If you’re going to prune your spruce trees then it’s recommended that this is done while the tree is dormant in early spring, before new growth begins.


How fast do spruce trees grow?

The speed of growth of a spruce tree will vary from species to species. For example, the Red Spruce has a slow to moderate growth rate of 12 inches per year, while the Norway spruce can grow up to 5 feet in a year in favorable weather conditions – good news if you’re hoping to grow your own Christmas tree in your backyard.

Do deer eat spruce trees?

While spruce trees are great for wildlife, if you grow spruces then you have to be mindful of deer. Normally, deer wouldn’t eat plants such as the Norway Spruce tree, however, if food is scarce and they have no other choice then it’s not unheard of for deer to use the spruce as a food source, but this is rare. However the Colorado spruce, Colorado Blue spruce, and the White spruce are deer-resistant.

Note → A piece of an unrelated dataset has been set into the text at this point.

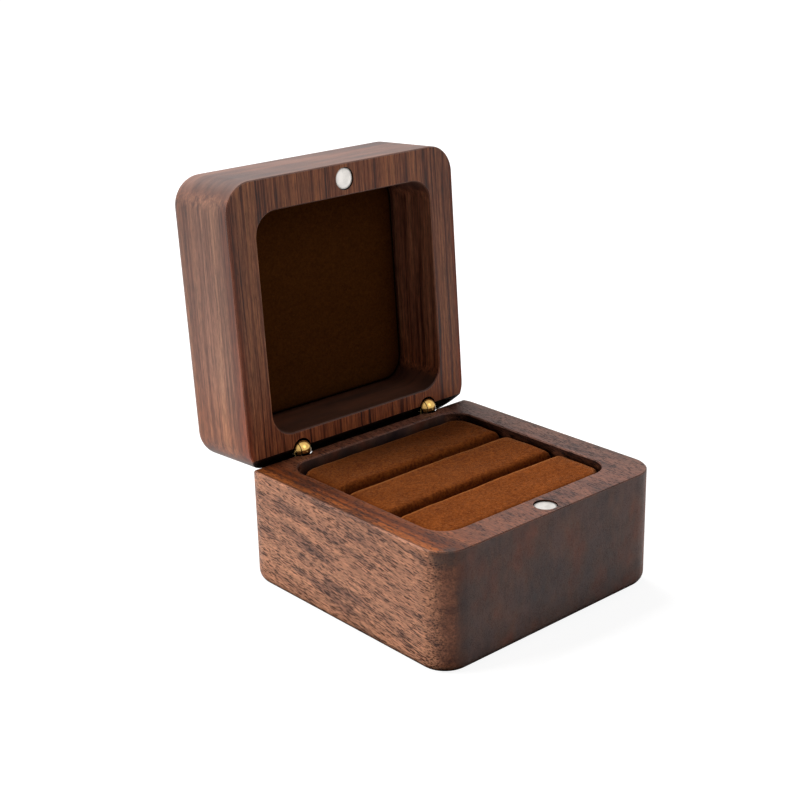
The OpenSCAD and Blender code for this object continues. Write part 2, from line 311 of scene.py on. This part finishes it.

How tall do spruce trees grow?

Spruce trees grow to a variety of different heights. Knowing the height of your potential spruce is key to finding the right one for your outdoor space. The blue spruce for example can grow to heights of 10-12ft tall in 10 years. While the dwarf Alberta spruce is much shorter in stature, growing up to 5 feet, making it ideal for pots and much more manageable.